DATA SUPPLIED:
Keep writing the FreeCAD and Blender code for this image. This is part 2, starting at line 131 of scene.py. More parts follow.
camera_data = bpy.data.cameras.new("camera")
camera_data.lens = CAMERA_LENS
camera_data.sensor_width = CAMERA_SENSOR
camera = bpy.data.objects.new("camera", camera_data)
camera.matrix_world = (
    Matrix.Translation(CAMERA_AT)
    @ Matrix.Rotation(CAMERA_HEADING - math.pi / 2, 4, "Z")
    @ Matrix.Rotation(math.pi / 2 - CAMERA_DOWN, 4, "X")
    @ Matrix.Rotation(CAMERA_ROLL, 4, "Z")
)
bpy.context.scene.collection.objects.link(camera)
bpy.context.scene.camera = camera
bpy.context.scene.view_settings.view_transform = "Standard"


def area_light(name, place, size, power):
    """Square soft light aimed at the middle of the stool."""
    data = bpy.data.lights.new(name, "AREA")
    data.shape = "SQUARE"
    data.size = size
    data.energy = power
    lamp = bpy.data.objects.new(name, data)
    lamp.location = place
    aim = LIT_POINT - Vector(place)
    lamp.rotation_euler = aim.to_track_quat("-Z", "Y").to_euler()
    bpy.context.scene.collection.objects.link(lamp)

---

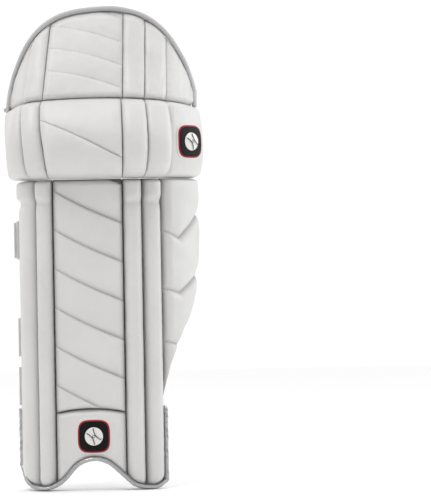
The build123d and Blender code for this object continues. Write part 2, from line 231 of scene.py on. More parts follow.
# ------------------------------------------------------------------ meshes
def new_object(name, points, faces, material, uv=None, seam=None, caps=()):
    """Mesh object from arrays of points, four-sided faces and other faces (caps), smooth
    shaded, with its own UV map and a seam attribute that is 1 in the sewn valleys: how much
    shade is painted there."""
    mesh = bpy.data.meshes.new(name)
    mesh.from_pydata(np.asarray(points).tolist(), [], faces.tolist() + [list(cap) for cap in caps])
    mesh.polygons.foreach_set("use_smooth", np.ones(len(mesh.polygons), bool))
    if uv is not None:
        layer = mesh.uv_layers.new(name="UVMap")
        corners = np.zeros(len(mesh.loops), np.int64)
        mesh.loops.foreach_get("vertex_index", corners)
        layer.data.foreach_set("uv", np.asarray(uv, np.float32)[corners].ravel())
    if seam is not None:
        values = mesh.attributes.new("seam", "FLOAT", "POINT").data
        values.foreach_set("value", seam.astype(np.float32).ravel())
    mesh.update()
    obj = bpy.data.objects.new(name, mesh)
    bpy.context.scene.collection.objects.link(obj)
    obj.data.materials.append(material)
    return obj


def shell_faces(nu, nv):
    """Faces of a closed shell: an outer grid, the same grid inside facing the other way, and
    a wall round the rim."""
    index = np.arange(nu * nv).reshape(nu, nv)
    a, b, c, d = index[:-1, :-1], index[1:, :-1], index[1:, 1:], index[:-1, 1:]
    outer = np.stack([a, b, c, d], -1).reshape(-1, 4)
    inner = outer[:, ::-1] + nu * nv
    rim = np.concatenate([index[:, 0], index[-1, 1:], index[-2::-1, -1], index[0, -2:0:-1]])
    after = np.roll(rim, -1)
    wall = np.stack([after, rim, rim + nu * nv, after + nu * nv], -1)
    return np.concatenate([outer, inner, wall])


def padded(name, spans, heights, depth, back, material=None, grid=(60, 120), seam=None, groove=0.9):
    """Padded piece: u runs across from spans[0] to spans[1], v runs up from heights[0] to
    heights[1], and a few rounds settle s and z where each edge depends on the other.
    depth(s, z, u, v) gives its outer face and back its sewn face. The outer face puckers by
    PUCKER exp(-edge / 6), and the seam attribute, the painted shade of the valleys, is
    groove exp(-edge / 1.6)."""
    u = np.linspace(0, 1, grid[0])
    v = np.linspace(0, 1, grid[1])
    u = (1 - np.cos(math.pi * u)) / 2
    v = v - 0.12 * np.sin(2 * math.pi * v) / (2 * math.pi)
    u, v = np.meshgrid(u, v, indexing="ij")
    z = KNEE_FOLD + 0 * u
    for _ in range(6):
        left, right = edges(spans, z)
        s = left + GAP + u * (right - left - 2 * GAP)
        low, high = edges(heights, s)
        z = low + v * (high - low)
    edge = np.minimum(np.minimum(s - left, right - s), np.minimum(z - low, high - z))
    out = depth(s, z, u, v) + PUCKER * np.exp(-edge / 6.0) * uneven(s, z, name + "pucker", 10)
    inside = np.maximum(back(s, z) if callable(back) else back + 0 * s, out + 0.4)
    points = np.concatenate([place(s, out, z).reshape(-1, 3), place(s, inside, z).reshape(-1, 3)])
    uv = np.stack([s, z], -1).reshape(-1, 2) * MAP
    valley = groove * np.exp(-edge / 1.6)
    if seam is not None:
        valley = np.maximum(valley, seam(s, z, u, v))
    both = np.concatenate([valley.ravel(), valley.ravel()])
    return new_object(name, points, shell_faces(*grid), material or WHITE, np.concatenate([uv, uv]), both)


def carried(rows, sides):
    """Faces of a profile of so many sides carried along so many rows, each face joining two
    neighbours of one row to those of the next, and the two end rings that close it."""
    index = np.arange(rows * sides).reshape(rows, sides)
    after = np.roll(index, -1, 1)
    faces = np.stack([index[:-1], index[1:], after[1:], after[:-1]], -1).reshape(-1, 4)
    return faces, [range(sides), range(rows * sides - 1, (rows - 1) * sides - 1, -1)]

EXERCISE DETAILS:
Exactly and only the lines from the line with "Keep writing the" to the line with "bpy.context.scene.collection.objects.link(lamp)", both included, are to be printed.

RESPONSE TO THE TASK:
Keep writing the FreeCAD and Blender code for this image. This is part 2, starting at line 131 of scene.py. More parts follow.
camera_data = bpy.data.cameras.new("camera")
camera_data.lens = CAMERA_LENS
camera_data.sensor_width = CAMERA_SENSOR
camera = bpy.data.objects.new("camera", camera_data)
camera.matrix_world = (
    Matrix.Translation(CAMERA_AT)
    @ Matrix.Rotation(CAMERA_HEADING - math.pi / 2, 4, "Z")
    @ Matrix.Rotation(math.pi / 2 - CAMERA_DOWN, 4, "X")
    @ Matrix.Rotation(CAMERA_ROLL, 4, "Z")
)
bpy.context.scene.collection.objects.link(camera)
bpy.context.scene.camera = camera
bpy.context.scene.view_settings.view_transform = "Standard"


def area_light(name, place, size, power):
    """Square soft light aimed at the middle of the stool."""
    data = bpy.data.lights.new(name, "AREA")
    data.shape = "SQUARE"
    data.size = size
    data.energy = power
    lamp = bpy.data.objects.new(name, data)
    lamp.location = place
    aim = LIT_POINT - Vector(place)
    lamp.rotation_euler = aim.to_track_quat("-Z", "Y").to_euler()
    bpy.context.scene.collection.objects.link(lamp)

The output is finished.